Another special request came from the Pikes Peak Center on Deafness’ (PPCD) executive director, Laura Williams, for a September 2002 fundraiser held at the Cheyenne Mountain Conference Resort. The Red Herring cast entertained the PPCD audience by utilizing a sign language interpreter and “shadowing” techniques to involve the audience. “It was one of the most innovative and exciting projects we’ve ever done,” said Vessey. According to Williams, the evening was a tremendous success for her participants as well. “Not only did the performers succeed in communicating their story, but members of our audience were able to ask questions and respond to the cast,” she said. “It was a great interactive evening.” Red Herring Productions also recently adapted its Murder at Buffalo Chip mystery for an event sponsored by the Council on the Blind.

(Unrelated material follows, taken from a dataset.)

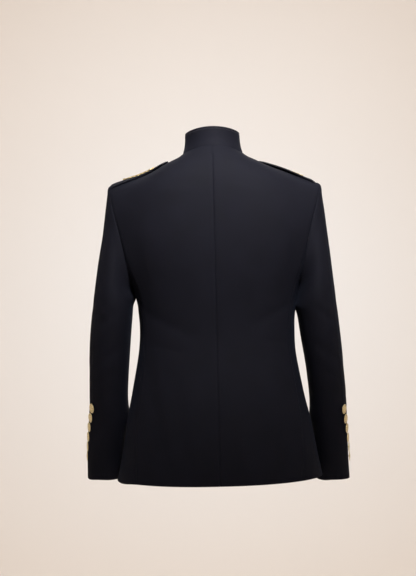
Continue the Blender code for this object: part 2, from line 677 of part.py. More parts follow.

Though Red Herring president, Don Moon, fills his days in the lighting business; Treasurer Mike Stevens works in computer systems; Secretary Chris Daly (past Mayor of Manitou Springs) works at Veritas Computers; vice president of operations, Charlie Ammen, fills his days at Premiere Teleconferencing and Donna Vessey is a full-time actress and talent for commercials and film, they all share a common love of theater and performing. “This is the best gig in town,” Vessey affirms. “I can’t imagine that any of us will ever give it up.”